TASK DIRECTIONS
Each line from the start of the entries through the line that contains "from math import" should be output exactly, please.

TASK INPUT

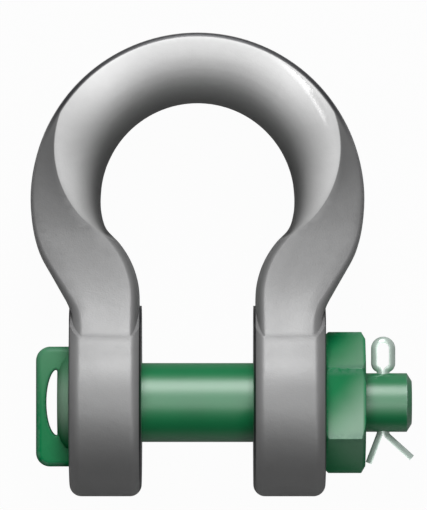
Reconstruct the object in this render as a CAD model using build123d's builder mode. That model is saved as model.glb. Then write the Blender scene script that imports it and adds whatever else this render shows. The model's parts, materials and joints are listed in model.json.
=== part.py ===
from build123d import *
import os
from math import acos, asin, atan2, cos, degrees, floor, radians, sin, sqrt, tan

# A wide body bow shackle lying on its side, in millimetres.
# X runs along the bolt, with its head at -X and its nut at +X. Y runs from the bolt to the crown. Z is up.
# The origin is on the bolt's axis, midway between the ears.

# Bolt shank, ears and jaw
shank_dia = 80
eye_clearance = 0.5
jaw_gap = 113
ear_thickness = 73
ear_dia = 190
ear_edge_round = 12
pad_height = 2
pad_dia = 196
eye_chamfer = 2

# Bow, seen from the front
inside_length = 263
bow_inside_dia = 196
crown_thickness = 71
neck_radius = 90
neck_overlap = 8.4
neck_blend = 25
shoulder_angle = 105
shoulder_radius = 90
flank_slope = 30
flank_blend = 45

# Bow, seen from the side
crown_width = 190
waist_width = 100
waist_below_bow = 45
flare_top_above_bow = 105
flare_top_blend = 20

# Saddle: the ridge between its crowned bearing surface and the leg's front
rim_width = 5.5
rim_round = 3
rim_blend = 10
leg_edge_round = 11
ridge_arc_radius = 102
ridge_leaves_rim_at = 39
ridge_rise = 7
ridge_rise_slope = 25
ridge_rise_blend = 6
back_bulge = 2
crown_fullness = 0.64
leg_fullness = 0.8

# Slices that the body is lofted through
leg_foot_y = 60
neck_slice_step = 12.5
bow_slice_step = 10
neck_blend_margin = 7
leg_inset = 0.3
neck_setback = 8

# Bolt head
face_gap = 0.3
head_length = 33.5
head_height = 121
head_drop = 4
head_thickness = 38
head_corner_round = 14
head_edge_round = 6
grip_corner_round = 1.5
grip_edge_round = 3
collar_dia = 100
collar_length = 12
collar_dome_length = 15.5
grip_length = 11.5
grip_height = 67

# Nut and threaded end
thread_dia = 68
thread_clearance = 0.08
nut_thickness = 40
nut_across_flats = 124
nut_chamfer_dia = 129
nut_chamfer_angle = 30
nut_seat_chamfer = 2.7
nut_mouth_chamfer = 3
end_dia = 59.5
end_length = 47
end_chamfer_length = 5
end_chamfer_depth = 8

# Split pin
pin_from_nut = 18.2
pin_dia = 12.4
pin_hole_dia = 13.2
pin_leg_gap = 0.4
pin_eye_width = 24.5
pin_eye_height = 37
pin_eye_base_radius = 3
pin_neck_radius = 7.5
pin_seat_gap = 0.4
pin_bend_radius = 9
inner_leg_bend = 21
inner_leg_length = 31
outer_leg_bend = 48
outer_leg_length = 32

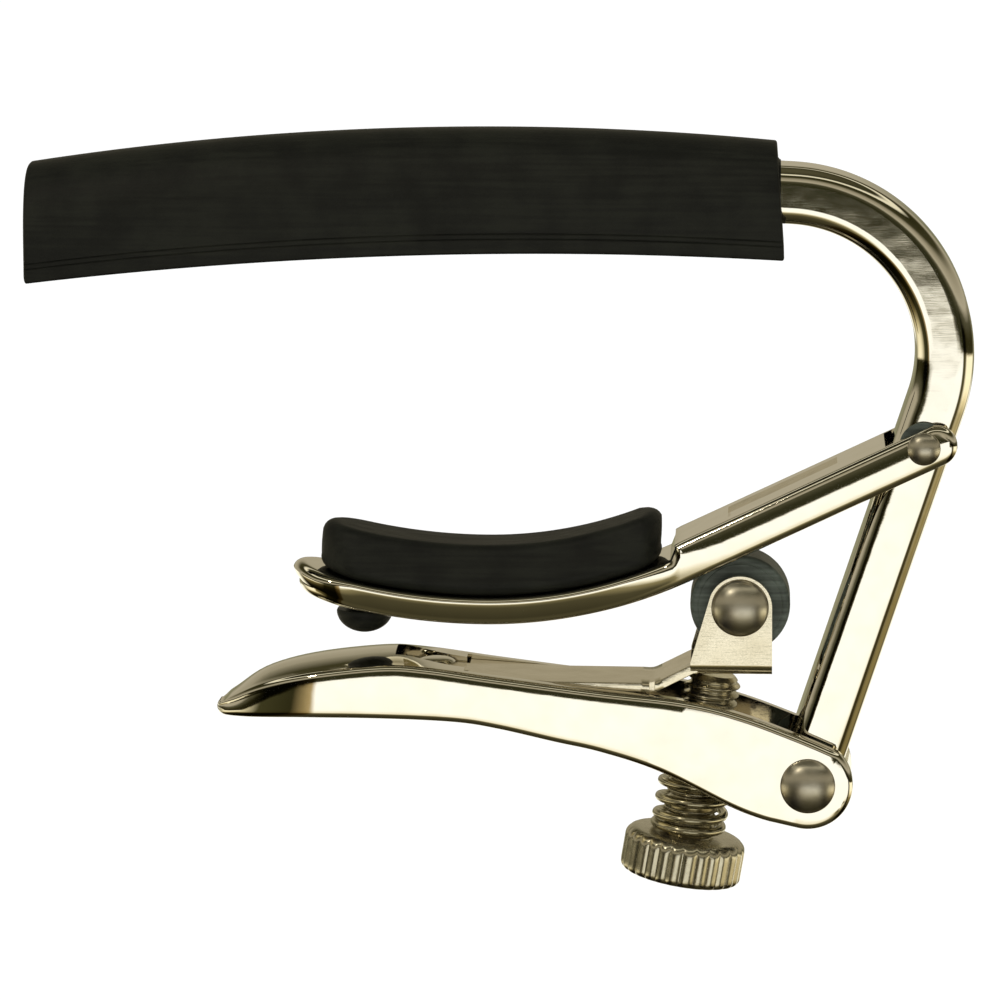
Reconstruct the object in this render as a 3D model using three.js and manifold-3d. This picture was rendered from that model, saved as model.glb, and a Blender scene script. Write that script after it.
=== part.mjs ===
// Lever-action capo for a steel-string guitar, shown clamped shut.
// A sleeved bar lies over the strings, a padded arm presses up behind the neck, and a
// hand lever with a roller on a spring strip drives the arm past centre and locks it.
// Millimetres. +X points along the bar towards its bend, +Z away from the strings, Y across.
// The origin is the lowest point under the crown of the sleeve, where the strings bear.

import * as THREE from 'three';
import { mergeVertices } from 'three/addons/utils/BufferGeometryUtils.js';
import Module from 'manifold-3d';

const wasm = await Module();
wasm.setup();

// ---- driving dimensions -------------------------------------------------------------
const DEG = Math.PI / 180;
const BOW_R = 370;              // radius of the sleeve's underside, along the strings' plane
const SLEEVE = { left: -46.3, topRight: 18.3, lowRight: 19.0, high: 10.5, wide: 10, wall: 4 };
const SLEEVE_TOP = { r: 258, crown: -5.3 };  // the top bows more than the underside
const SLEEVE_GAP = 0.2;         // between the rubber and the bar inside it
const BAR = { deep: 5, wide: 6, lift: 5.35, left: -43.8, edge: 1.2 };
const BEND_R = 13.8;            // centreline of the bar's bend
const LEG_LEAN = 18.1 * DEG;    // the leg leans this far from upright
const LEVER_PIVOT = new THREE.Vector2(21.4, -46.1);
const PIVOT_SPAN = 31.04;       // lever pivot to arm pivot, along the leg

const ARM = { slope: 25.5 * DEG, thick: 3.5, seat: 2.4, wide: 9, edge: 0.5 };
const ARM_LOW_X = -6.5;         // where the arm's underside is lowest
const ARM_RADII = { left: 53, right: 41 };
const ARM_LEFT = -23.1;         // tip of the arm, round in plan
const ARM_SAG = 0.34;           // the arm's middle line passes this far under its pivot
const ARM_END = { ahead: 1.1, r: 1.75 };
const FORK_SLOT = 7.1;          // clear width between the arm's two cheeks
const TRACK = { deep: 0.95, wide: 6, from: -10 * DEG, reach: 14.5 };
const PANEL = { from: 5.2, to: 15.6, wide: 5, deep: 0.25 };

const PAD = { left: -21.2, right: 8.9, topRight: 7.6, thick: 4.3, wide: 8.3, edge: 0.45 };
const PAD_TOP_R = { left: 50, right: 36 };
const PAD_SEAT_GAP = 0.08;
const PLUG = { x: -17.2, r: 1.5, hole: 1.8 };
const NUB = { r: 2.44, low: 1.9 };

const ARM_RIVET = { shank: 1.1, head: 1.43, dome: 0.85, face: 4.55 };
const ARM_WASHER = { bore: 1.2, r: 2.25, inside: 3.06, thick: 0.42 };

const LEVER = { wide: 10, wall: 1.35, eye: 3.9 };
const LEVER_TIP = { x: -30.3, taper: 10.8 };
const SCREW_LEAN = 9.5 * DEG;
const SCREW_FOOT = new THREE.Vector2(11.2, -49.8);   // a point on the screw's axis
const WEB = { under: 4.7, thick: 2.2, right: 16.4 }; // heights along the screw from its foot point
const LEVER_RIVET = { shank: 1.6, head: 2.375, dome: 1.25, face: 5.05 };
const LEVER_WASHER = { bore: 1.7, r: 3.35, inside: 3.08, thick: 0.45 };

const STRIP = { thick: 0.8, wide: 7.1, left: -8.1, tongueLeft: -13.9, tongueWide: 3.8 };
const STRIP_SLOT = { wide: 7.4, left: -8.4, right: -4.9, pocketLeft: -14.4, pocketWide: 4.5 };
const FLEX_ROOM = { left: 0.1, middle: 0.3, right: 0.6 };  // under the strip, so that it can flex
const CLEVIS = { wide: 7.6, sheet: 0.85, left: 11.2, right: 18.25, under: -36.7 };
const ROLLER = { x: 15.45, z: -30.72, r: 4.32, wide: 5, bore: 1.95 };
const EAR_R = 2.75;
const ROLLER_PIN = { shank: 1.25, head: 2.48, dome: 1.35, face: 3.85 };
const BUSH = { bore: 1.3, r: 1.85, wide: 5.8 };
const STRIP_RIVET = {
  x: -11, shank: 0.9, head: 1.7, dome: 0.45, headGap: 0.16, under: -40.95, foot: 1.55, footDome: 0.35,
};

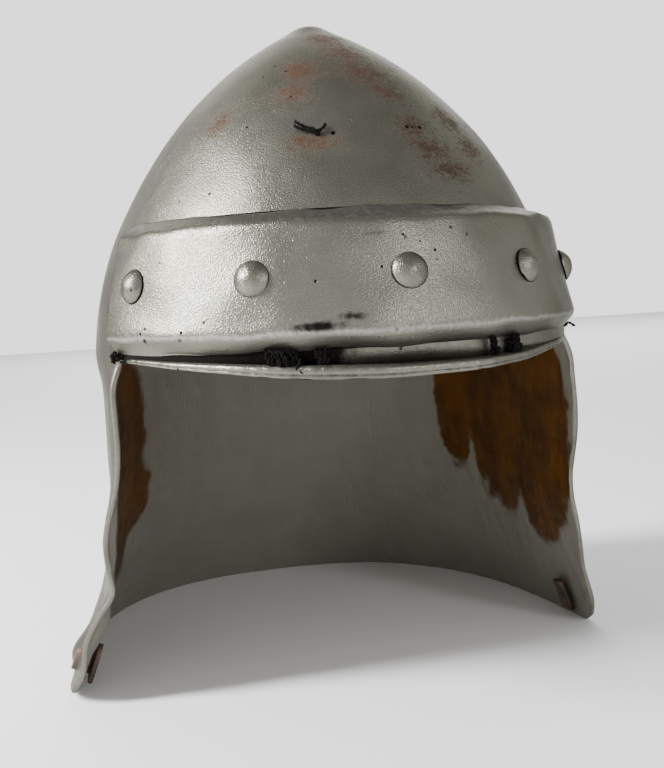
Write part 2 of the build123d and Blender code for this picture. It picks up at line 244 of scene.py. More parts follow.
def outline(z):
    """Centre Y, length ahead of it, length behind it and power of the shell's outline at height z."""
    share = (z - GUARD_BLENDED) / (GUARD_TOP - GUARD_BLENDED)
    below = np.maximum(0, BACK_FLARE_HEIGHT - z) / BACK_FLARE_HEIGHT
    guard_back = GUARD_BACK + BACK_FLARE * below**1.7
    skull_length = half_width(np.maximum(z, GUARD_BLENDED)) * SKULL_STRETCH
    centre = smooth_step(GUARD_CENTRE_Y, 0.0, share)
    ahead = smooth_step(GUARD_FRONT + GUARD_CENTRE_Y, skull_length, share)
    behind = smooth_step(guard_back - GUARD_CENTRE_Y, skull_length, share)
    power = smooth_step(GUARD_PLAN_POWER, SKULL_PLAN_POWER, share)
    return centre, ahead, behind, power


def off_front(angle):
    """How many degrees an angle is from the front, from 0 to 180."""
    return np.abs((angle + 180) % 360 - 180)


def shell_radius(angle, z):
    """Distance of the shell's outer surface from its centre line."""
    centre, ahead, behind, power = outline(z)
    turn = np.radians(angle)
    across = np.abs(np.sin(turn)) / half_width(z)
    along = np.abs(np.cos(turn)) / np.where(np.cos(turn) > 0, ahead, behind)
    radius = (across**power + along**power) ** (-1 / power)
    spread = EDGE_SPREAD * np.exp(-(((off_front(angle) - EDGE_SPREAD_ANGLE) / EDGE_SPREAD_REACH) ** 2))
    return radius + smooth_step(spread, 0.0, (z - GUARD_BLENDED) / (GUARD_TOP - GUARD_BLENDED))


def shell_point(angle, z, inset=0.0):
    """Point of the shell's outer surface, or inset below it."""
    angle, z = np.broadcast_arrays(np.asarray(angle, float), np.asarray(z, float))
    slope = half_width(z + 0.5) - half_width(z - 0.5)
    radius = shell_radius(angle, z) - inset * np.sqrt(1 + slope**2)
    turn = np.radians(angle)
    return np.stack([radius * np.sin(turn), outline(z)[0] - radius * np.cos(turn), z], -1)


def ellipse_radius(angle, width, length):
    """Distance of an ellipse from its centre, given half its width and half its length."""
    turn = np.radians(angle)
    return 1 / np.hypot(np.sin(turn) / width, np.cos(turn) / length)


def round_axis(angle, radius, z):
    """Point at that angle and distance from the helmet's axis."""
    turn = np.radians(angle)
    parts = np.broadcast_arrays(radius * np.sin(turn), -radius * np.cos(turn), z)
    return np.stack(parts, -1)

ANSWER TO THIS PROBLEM
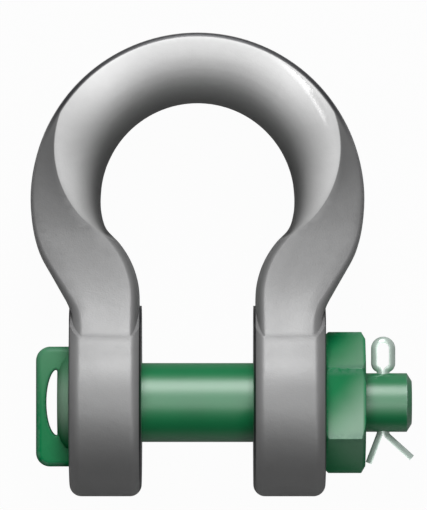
Reconstruct the object in this render as a CAD model using build123d's builder mode. That model is saved as model.glb. Then write the Blender scene script that imports it and adds whatever else this render shows. The model's parts, materials and joints are listed in model.json.
=== part.py ===
from build123d import *
import os
from math import acos, asin, atan2, cos, degrees, floor, radians, sin, sqrt, tan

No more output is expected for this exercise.